There are a few moments of my life that will forever mark my brain... one was walking on the moon. The possibilities. Man on the Moon!
The world (not just the USA) would never be the same again. If we could do that, we could do anything!
The other was the tearing down of the Berlin Wall.
I was SOO excited, I cried for hours that day.
As a young teen, I visited Berlin when the first (original) wall was being replaced. To get to/from Berlin, we rode a train that had to travel only at night, with all lights out. The train was flanked on both sides by east german guards with orders to shoot at any movement they could see. (This was to help prevent people from trying to escape East Germany and for the visitors to not be able to see the East German countryside) Of course we peeked out to see the guards/guns. Dangerous and so exciting, it was very stupid too. We could have been shot dead. The original Berlin wall was made up of homes, churches, businesses with doorways and windows closed with bricks. Streets and yards between buildings had make-shift brick or barricades. Lives had been stopped overnight. You could see that immediate and destructive separation in the original wall surfaces. We saw the new clean concrete wall going up in it's place. Looked like a prison wall, with barbed wire. We saw the mine fields and the guards with guns trained to shoot anyone trying to escape to the west side of the wall. Prison.
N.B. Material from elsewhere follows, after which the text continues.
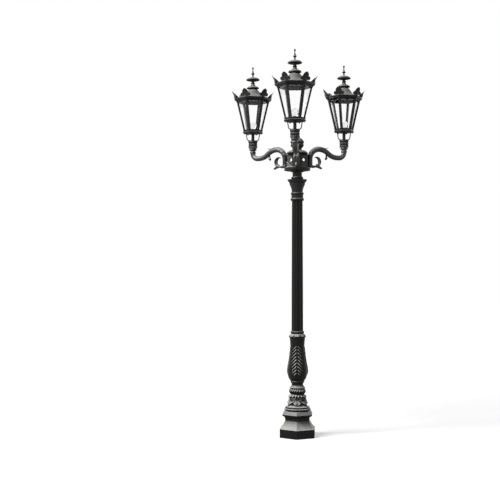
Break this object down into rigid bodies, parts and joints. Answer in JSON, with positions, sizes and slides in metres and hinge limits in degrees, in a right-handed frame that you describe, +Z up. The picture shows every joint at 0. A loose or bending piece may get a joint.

People that had been free, living an ordinary life. They were doing ordinary things: going to work, eating meals. Suddenly they were divided from family, friends, home, work, because they were stuck on whichever side of the city they were in when the barricades were put up. I was just an American visiting the wall a few years after it was put up. I was not separated from my family. But the wall still impacted my life. Just 3 hours after we visited one viewing post along the wall, a man was shot and killed trying to escape. I learned a valuable lesson about what CAN happen when a government does not allow freedoms. I never thought I would see that horrible wall come down in my lifetime.